A Step-by-Step Look at Bitcoin Mining
- Transaction Collection: New Bitcoin transactions are broadcast to the network and gathered into a pool.
- Block Formation: Miners select transactions from this pool and compile them into a candidate block.
- Solving the Puzzle: Miners compete to find a solution to a cryptographic hash puzzle. The difficulty of this puzzle adjusts regularly to ensure a new block is created approximately every 10 minutes, regardless of the total computing power on the network.
- Verification and Reward: The winning miner broadcasts the new block to the entire network. Other nodes verify the solution and the validity of the transactions. Once confirmed, the block is added to the chain, and the miner receives the block reward.
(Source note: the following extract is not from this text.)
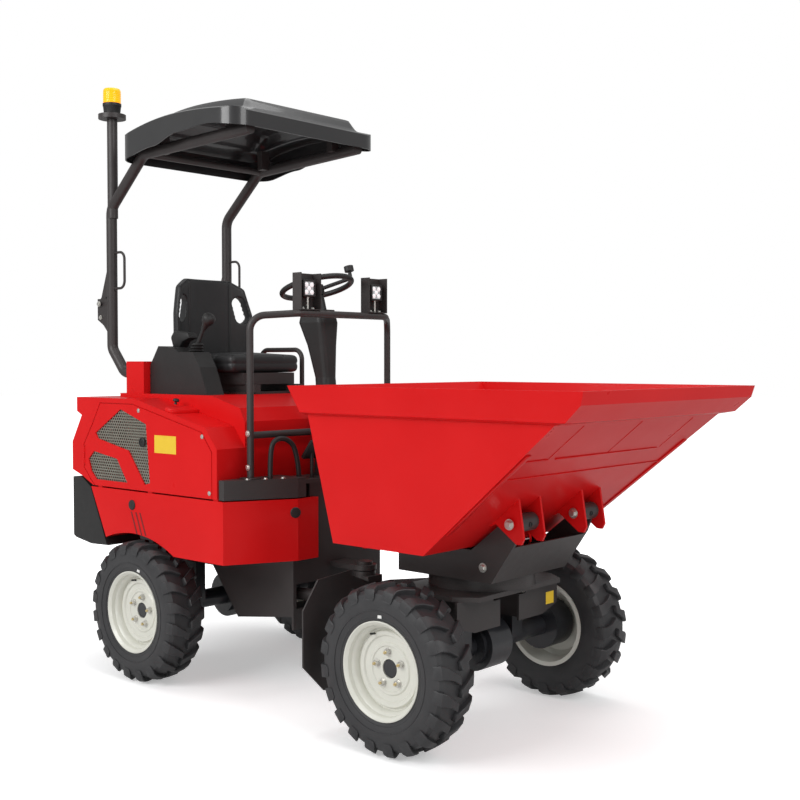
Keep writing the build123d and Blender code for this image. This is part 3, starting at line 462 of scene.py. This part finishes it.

Practical Applications of Bitcoin
Despite its volatile nature and evolving regulatory landscape, Bitcoin has found utility in several areas:
- Cross-Border Payments: Bitcoin enables faster and often cheaper international money transfers by bypassing traditional banking intermediaries and currency exchange hurdles.
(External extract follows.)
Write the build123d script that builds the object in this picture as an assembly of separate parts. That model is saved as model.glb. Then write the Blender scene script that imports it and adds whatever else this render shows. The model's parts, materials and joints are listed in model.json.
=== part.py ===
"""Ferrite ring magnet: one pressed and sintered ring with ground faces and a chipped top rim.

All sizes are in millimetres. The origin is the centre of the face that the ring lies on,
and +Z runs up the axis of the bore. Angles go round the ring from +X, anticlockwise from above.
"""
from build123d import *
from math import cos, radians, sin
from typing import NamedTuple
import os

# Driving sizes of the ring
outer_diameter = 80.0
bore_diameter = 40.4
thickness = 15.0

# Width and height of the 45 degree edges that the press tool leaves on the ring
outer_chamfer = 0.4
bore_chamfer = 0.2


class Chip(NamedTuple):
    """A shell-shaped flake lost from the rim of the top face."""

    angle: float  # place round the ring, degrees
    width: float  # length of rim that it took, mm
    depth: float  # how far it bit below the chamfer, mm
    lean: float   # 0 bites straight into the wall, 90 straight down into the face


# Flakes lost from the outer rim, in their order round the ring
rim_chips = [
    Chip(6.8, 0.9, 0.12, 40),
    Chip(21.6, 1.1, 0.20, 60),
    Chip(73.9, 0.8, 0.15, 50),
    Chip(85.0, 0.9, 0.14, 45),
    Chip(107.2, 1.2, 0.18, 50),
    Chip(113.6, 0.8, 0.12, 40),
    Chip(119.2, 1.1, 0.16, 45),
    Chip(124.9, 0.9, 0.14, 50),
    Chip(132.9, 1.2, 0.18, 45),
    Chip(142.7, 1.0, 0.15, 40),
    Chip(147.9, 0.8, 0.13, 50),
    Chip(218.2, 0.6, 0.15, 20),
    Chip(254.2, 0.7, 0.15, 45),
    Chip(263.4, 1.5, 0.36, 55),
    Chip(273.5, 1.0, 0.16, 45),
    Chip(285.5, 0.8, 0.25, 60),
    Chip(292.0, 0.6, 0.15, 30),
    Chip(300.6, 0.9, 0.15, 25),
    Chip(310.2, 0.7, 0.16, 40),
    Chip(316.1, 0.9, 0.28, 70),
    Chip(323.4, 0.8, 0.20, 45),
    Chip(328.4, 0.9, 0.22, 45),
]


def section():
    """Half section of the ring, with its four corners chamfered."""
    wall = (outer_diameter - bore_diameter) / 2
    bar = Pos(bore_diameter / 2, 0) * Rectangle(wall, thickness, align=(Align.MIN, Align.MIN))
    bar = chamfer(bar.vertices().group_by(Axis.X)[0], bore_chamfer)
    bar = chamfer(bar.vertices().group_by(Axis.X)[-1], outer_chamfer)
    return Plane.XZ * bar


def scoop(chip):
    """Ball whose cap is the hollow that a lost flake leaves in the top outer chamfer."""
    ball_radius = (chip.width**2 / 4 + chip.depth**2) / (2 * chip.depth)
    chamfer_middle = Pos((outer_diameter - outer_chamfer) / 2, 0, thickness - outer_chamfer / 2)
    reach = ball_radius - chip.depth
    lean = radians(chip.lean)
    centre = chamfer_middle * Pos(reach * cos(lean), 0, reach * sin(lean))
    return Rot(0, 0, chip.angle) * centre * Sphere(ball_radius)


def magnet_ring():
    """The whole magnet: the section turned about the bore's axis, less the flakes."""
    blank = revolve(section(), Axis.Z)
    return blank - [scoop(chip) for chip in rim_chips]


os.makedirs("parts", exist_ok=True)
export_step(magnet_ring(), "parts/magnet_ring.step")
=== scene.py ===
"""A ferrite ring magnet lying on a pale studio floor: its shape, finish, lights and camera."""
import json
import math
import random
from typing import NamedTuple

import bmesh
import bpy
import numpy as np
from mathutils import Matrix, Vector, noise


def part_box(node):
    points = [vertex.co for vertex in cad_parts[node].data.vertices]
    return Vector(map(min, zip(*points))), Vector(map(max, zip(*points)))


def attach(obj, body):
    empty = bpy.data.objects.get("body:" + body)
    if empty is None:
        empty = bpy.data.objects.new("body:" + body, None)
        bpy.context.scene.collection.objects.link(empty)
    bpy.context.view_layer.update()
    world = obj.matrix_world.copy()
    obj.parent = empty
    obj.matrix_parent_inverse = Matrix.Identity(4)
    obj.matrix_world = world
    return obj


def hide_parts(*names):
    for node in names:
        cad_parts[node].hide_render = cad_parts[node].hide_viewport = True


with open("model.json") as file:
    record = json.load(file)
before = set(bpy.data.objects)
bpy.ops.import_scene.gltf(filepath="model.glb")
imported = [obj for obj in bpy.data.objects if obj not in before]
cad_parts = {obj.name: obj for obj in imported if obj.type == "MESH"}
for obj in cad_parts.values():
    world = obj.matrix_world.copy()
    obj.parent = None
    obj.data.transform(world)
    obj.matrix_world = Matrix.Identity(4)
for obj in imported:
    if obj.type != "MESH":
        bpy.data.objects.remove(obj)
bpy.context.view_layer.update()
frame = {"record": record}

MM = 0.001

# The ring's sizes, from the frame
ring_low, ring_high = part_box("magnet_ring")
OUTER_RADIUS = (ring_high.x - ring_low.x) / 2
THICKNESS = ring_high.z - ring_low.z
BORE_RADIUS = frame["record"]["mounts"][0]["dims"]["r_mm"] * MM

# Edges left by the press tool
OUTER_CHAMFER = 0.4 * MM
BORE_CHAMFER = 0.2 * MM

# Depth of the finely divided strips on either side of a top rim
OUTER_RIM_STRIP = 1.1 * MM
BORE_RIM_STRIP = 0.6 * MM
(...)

- Investment and Store of Value: Many view Bitcoin as "digital gold"—a speculative investment and a potential hedge against inflation and traditional market volatility.
- Charitable Donations: Non-profit organizations worldwide accept Bitcoin donations, allowing for transparent and borderless fundraising.
- Censorship-Resistant Transactions: Its decentralized nature makes Bitcoin a valuable tool for individuals in regions with unstable currencies or restrictive financial systems.
To explore the current state of the Bitcoin network and its metrics, you can view real-time blockchain data and tools.
Challenges and the Future of Bitcoin
Bitcoin's journey is not without significant challenges:
- Price Volatility: Its value can experience dramatic swings, making it a risky investment and a less stable medium of exchange for daily transactions.
- High Energy Consumption: The Proof-of-Work consensus mechanism requires immense amounts of electrical energy, raising serious environmental concerns.
- Regulatory Uncertainty: Governments around the world are still developing frameworks for cryptocurrency regulation, which creates uncertainty for users and businesses.
The future of Bitcoin will likely depend on technological innovations (like the Lightning Network for faster payments), broader institutional adoption, and how it navigates the evolving regulatory environment.
Frequently Asked Questions
What gives Bitcoin its value?
Bitcoin's value derives from a combination of factors: its scarcity (only 21 million will ever exist), its utility as a decentralized payment network, the cost of mining, and market demand. It is not backed by a physical commodity but by the trust and consensus of its users.
How can I safely acquire Bitcoin?
You can acquire Bitcoin through regulated cryptocurrency exchanges, via peer-to-peer platforms, or by accepting it as payment for goods and services. Always ensure you use a secure wallet to store your private keys.
Is Bitcoin completely anonymous?
No, Bitcoin is pseudonymous, not anonymous. All transactions are permanently and publicly visible on the blockchain. While identities aren't directly attached to wallet addresses, sophisticated analysis can sometimes link activity to real-world entities.
What happens when all 21 million Bitcoin are mined?
It is estimated the last Bitcoin will be mined around the year 2140. After this point, miners will no longer receive block rewards and will rely solely on transaction fees to incentivize their work and maintain network security.
Can Bitcoin be hacked?
The Bitcoin blockchain itself has never been hacked due to its immense computational security. However, exchanges and individual wallets can be vulnerable to security breaches. Users must employ strong security practices to protect their assets.
Conclusion
Bitcoin is a groundbreaking digital asset that has introduced the world to the potential of decentralized finance. Through its unique creation process of mining and its core features of decentralization and security, it has established itself as a significant financial innovation. While it faces challenges related to scalability, energy use, and regulation, its impact on the global financial landscape is undeniable and its evolution continues to be watched closely.